## Start THE RECORDS

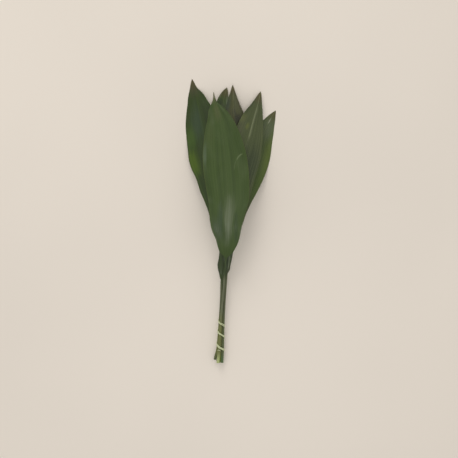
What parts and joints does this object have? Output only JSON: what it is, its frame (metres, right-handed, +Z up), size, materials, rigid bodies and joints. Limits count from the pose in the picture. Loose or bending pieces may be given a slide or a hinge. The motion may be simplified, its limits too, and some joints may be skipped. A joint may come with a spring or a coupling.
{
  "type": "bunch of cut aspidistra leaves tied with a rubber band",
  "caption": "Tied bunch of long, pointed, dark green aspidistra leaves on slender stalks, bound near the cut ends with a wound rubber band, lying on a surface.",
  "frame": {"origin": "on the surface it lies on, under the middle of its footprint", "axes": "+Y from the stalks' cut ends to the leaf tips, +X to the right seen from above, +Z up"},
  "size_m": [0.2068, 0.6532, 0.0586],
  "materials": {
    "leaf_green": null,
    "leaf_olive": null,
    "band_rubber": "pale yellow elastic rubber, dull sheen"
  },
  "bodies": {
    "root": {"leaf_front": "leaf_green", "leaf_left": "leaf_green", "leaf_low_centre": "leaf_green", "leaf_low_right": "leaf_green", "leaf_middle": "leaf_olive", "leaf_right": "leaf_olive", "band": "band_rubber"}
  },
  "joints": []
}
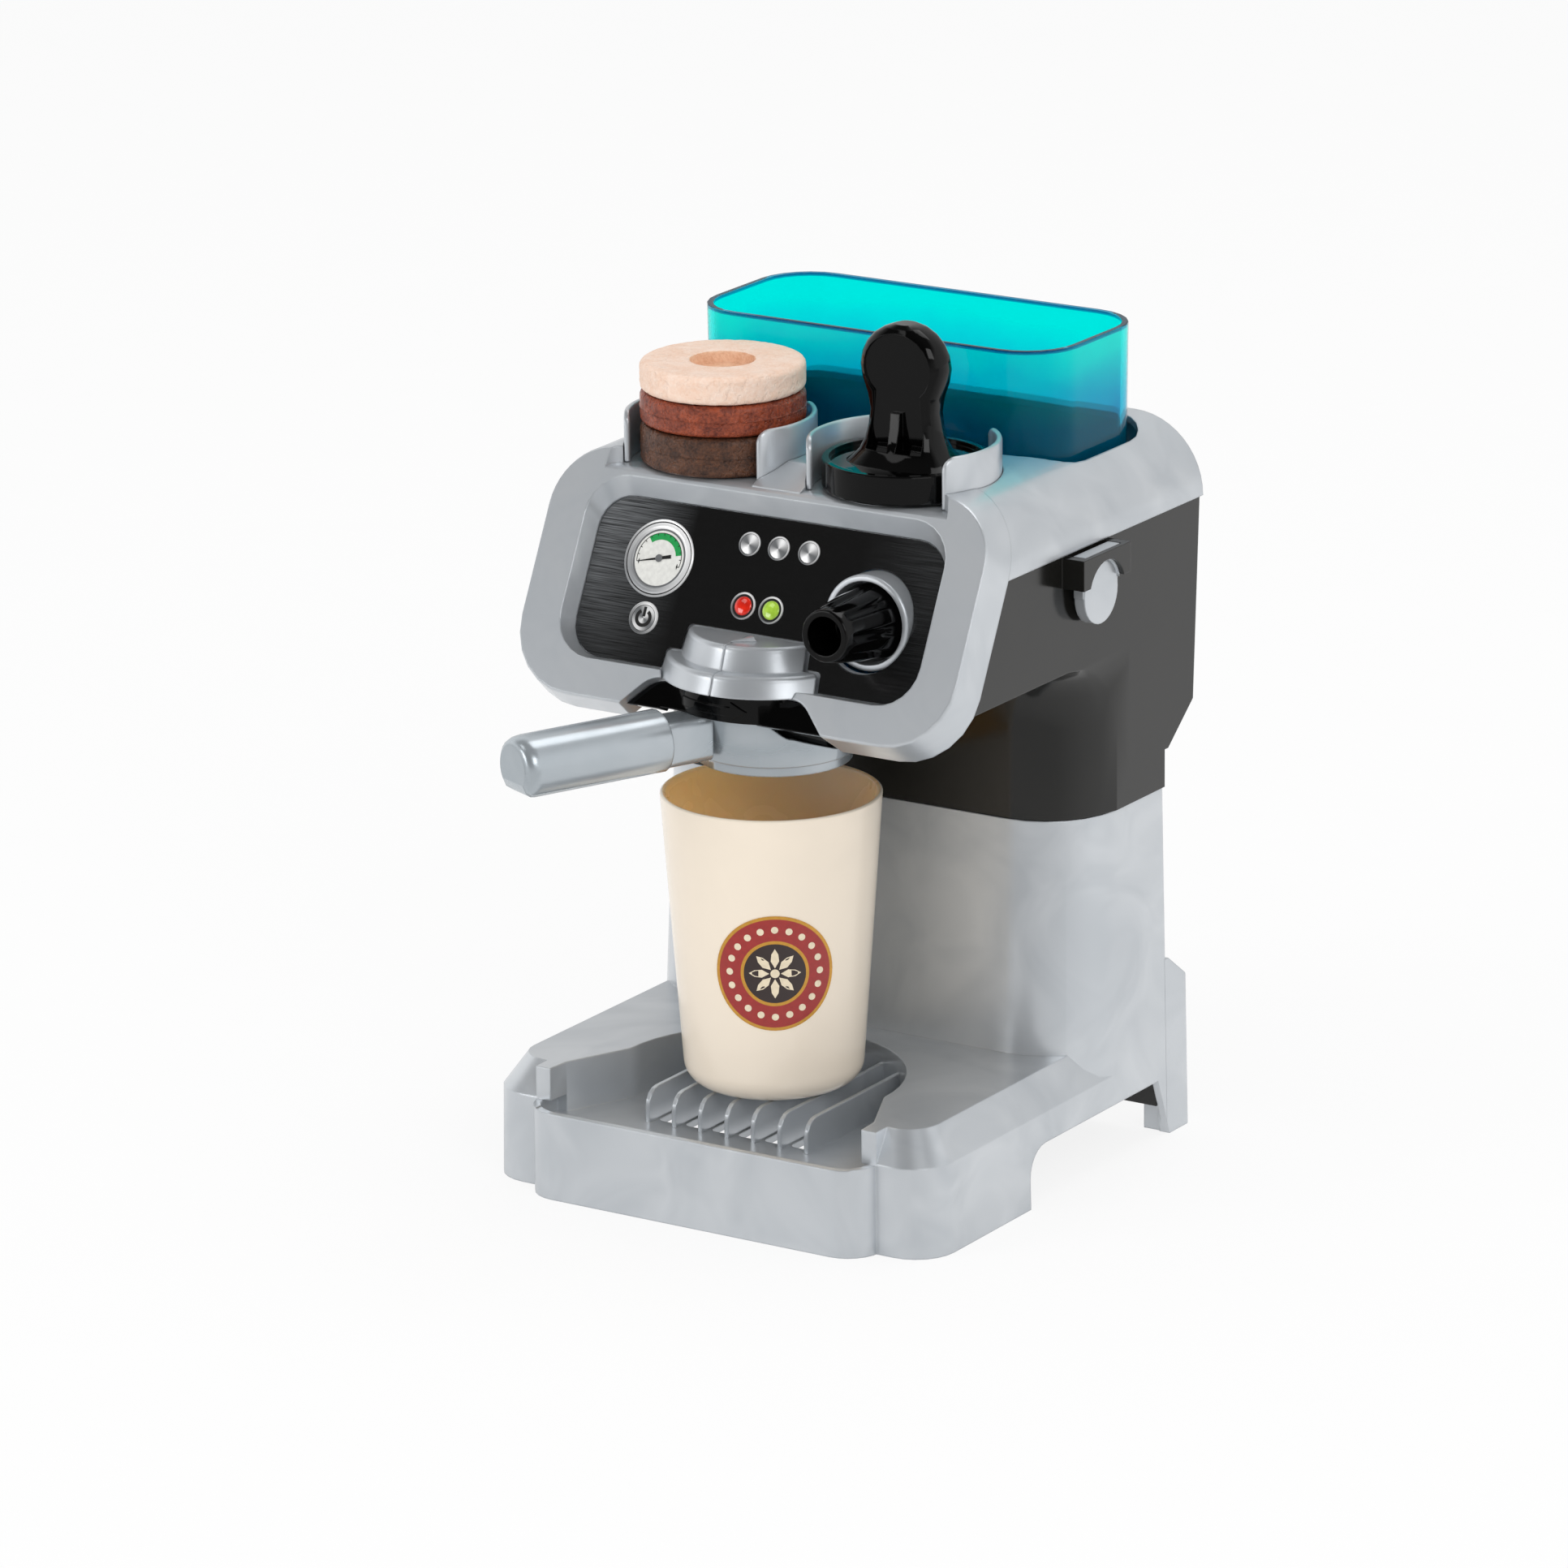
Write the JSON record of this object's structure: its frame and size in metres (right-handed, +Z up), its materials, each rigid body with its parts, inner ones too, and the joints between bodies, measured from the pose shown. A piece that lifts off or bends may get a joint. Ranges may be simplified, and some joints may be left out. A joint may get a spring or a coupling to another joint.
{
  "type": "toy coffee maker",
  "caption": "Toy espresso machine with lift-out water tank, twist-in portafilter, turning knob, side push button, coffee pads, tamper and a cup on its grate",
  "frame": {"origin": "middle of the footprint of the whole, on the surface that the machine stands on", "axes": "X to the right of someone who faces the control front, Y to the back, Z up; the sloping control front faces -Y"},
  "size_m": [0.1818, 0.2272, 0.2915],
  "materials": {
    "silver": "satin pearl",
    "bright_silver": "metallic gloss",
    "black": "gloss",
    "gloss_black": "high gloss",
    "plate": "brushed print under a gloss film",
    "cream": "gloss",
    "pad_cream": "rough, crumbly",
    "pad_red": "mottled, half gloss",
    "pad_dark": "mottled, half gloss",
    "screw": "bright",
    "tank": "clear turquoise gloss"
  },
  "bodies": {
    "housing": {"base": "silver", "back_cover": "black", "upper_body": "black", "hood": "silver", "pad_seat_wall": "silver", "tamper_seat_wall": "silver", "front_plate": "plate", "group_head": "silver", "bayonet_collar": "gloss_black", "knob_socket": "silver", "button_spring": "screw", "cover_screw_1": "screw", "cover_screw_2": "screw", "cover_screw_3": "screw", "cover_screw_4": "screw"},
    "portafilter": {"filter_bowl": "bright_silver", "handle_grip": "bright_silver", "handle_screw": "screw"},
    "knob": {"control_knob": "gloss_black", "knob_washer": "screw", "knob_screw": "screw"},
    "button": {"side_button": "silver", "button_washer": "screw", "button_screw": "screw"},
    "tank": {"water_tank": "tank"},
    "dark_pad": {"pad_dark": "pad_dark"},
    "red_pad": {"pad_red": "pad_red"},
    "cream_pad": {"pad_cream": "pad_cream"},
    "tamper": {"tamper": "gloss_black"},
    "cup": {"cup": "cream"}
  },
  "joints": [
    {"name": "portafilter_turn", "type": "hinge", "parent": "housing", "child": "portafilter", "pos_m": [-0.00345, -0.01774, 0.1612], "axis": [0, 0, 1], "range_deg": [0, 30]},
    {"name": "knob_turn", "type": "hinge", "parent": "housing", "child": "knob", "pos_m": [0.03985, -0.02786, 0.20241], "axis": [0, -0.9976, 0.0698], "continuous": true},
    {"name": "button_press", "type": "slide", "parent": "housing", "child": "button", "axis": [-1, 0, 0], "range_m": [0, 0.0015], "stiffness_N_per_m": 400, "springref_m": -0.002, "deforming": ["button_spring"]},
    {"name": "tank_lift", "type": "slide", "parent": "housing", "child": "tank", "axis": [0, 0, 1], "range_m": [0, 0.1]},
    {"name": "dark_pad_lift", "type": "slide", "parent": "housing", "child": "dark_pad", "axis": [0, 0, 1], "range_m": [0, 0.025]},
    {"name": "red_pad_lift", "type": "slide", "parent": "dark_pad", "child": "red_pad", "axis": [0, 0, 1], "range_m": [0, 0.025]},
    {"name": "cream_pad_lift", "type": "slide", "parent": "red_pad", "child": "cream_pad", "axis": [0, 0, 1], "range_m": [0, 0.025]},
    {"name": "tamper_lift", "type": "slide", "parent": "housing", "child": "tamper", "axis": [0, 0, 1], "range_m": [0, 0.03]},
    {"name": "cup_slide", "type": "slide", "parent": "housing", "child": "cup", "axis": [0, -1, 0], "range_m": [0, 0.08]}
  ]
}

## End THE RECORDS

■ TASK STATEMENT:
Set every line of the listing down word for word.

■ EXERCISE RESULT:
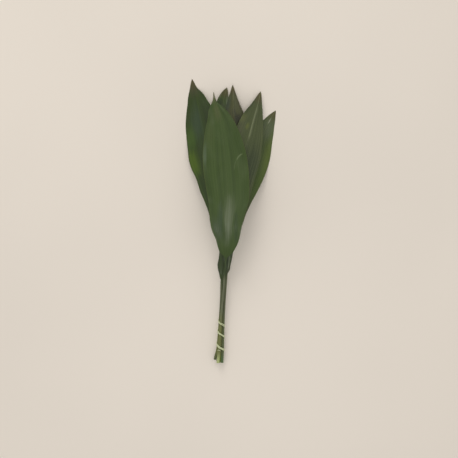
What parts and joints does this object have? Output only JSON: what it is, its frame (metres, right-handed, +Z up), size, materials, rigid bodies and joints. Limits count from the pose in the picture. Loose or bending pieces may be given a slide or a hinge. The motion may be simplified, its limits too, and some joints may be skipped. A joint may come with a spring or a coupling.
{
  "type": "bunch of cut aspidistra leaves tied with a rubber band",
  "caption": "Tied bunch of long, pointed, dark green aspidistra leaves on slender stalks, bound near the cut ends with a wound rubber band, lying on a surface.",
  "frame": {"origin": "on the surface it lies on, under the middle of its footprint", "axes": "+Y from the stalks' cut ends to the leaf tips, +X to the right seen from above, +Z up"},
  "size_m": [0.2068, 0.6532, 0.0586],
  "materials": {
    "leaf_green": null,
    "leaf_olive": null,
    "band_rubber": "pale yellow elastic rubber, dull sheen"
  },
  "bodies": {
    "root": {"leaf_front": "leaf_green", "leaf_left": "leaf_green", "leaf_low_centre": "leaf_green", "leaf_low_right": "leaf_green", "leaf_middle": "leaf_olive", "leaf_right": "leaf_olive", "band": "band_rubber"}
  },
  "joints": []
}
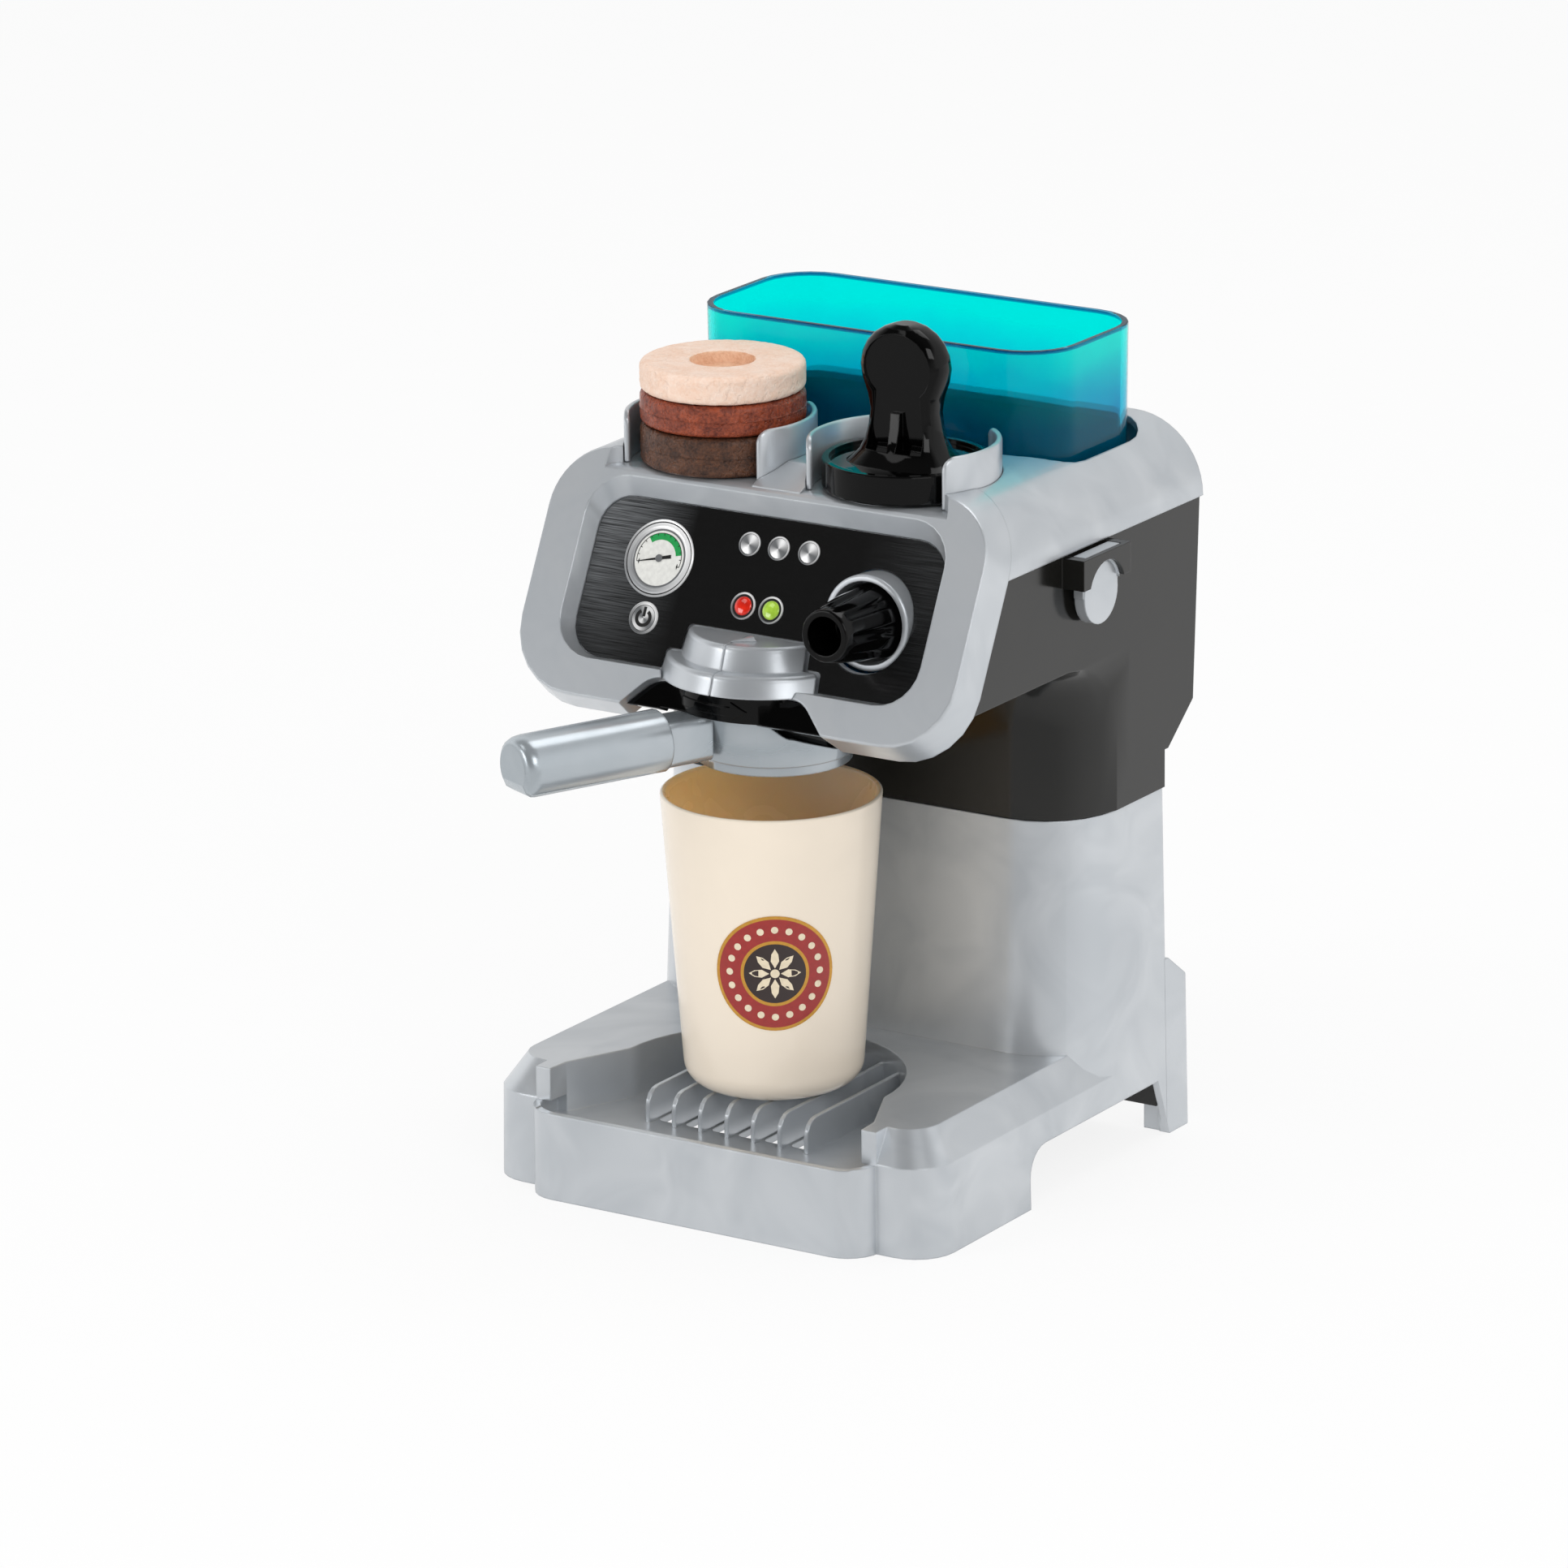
Write the JSON record of this object's structure: its frame and size in metres (right-handed, +Z up), its materials, each rigid body with its parts, inner ones too, and the joints between bodies, measured from the pose shown. A piece that lifts off or bends may get a joint. Ranges may be simplified, and some joints may be left out. A joint may get a spring or a coupling to another joint.
{
  "type": "toy coffee maker",
  "caption": "Toy espresso machine with lift-out water tank, twist-in portafilter, turning knob, side push button, coffee pads, tamper and a cup on its grate",
  "frame": {"origin": "middle of the footprint of the whole, on the surface that the machine stands on", "axes": "X to the right of someone who faces the control front, Y to the back, Z up; the sloping control front faces -Y"},
  "size_m": [0.1818, 0.2272, 0.2915],
  "materials": {
    "silver": "satin pearl",
    "bright_silver": "metallic gloss",
    "black": "gloss",
    "gloss_black": "high gloss",
    "plate": "brushed print under a gloss film",
    "cream": "gloss",
    "pad_cream": "rough, crumbly",
    "pad_red": "mottled, half gloss",
    "pad_dark": "mottled, half gloss",
    "screw": "bright",
    "tank": "clear turquoise gloss"
  },
  "bodies": {
    "housing": {"base": "silver", "back_cover": "black", "upper_body": "black", "hood": "silver", "pad_seat_wall": "silver", "tamper_seat_wall": "silver", "front_plate": "plate", "group_head": "silver", "bayonet_collar": "gloss_black", "knob_socket": "silver", "button_spring": "screw", "cover_screw_1": "screw", "cover_screw_2": "screw", "cover_screw_3": "screw", "cover_screw_4": "screw"},
    "portafilter": {"filter_bowl": "bright_silver", "handle_grip": "bright_silver", "handle_screw": "screw"},
    "knob": {"control_knob": "gloss_black", "knob_washer": "screw", "knob_screw": "screw"},
    "button": {"side_button": "silver", "button_washer": "screw", "button_screw": "screw"},
    "tank": {"water_tank": "tank"},
    "dark_pad": {"pad_dark": "pad_dark"},
    "red_pad": {"pad_red": "pad_red"},
    "cream_pad": {"pad_cream": "pad_cream"},
    "tamper": {"tamper": "gloss_black"},
    "cup": {"cup": "cream"}
  },
  "joints": [
    {"name": "portafilter_turn", "type": "hinge", "parent": "housing", "child": "portafilter", "pos_m": [-0.00345, -0.01774, 0.1612], "axis": [0, 0, 1], "range_deg": [0, 30]},
    {"name": "knob_turn", "type": "hinge", "parent": "housing", "child": "knob", "pos_m": [0.03985, -0.02786, 0.20241], "axis": [0, -0.9976, 0.0698], "continuous": true},
    {"name": "button_press", "type": "slide", "parent": "housing", "child": "button", "axis": [-1, 0, 0], "range_m": [0, 0.0015], "stiffness_N_per_m": 400, "springref_m": -0.002, "deforming": ["button_spring"]},
    {"name": "tank_lift", "type": "slide", "parent": "housing", "child": "tank", "axis": [0, 0, 1], "range_m": [0, 0.1]},
    {"name": "dark_pad_lift", "type": "slide", "parent": "housing", "child": "dark_pad", "axis": [0, 0, 1], "range_m": [0, 0.025]},
    {"name": "red_pad_lift", "type": "slide", "parent": "dark_pad", "child": "red_pad", "axis": [0, 0, 1], "range_m": [0, 0.025]},
    {"name": "cream_pad_lift", "type": "slide", "parent": "red_pad", "child": "cream_pad", "axis": [0, 0, 1], "range_m": [0, 0.025]},
    {"name": "tamper_lift", "type": "slide", "parent": "housing", "child": "tamper", "axis": [0, 0, 1], "range_m": [0, 0.03]},
    {"name": "cup_slide", "type": "slide", "parent": "housing", "child": "cup", "axis": [0, -1, 0], "range_m": [0, 0.08]}
  ]
}